As my story of being adaptable became more central, a certain stoicism became entangled with it. An ability to endure and adapt to situations might mean buying a sixteen hour bus ticket through remote Peru because it was cheap, and gritting my teeth through the reality of the experience itself. Or analogously, staying in a relationship a year longer than made any good sense because it felt comfortable, and rationalizing this to myself as a form of adapting to my circumstances.

So a big aspect of the shadow side here as I write these things seems to be a disownment of desire. By placing so much importance on my story of adaptability, and flexibility, I sometimes allow myself not to fully check in with my feelings and desires about something. I'm flexible, I'll adapt. What I actually want in the matter is inconsequential.

Taken to a more extreme form, which I've certainly experienced in myself, this can become a resigned indifference to exercising my agency in the world at all, a sort of go-with-the-flow, meandering path through a life of happenstance. Passivity [see: passive] is the word that comes to mind, ouch, that's one that feels a bit triggering, I'm adding it to my list.

The irony of this version of an adaptability story, of course, is that true adaptability looks nothing like passivity – it is more akin to industriousness, the capacity to know and honor your true needs well enough to mold a broad set of circumstances towards their being met. Instead, the passive form seeks both to resign oneself to not knowing ones needs, not getting them met, and also not being with the felt consequences of these choices, either.

Let's be real: life is extremely unpredictable, especially in the times we're living through. In the best case, our ability to exert agency and control over our circumstances is limited. Even so, a giving up into a story of adaptability is a form of not owning my responsibility to exercise discernment around that agency, and change what I'm capable of changing.
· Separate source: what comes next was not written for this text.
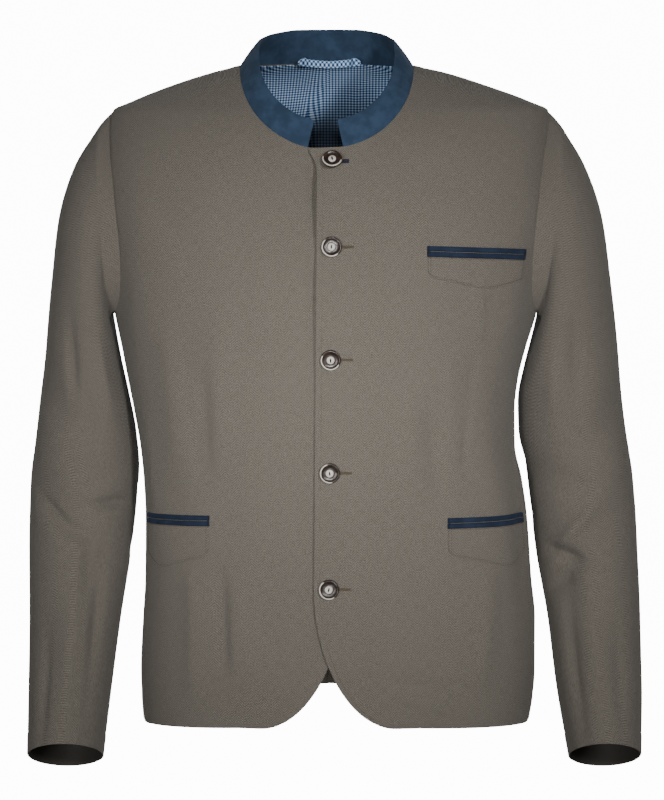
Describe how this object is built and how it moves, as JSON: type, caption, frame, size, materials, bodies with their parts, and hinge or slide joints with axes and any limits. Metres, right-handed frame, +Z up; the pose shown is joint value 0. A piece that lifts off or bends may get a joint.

I think about this all especially in the context of potentially starting a family soon. Our world is in the throes of a meta-crisis where existential risk vectors are almost too many to count, and too complex to prioritize behavioral responses among. Should I be more worried about climate change or mass extinction or the rise of China or Crispr or AI or collapsing fertility or or or. Who knows?

In any children of mine that may come along, then, adaptability to a rapidly changing set of circumstances does seem like a vitally important trait to cultivate, perhaps one of the most essential. And yet, being able to do so from a place of thoughtful consideration as to the potential pitfalls and shadow impacts as well feels vital.

Continuing to find my own balance between adaptability and ownership of desire and agency is part of my work of stepping into responsibility and purpose.

Anyway, this all feels true and real to me. What more can I share? I'll revisit this later and see if more comes up.

For now: Adaptable Matt, I love you and am working on accepting all parts of you fully. You're a part of my wholeness and also you don't need to be forever. The story can change but right now it's great and complete.

Meta Reflection

On pressing publish: Somehow this story feels incomplete, as I'm choosing to move forward with calling this post finished for the moment I have an intuition that I'm missing some important aspect of what's here for me. I feel a vulnerability in this because someone else's reflection might be so obvious in pointing it out once I hear it. Duh.

Acknowledging how my adaptability has been entangled with a permissioned passivity is probably where I feel the most vulnerable in what I've written here. I was given a reflection of being experienced as passive months ago that I still don't feel fully integrated around, so I feel the rumblings of discomfort around exploring that more deeply.

Time to hit that publish button, I suppose.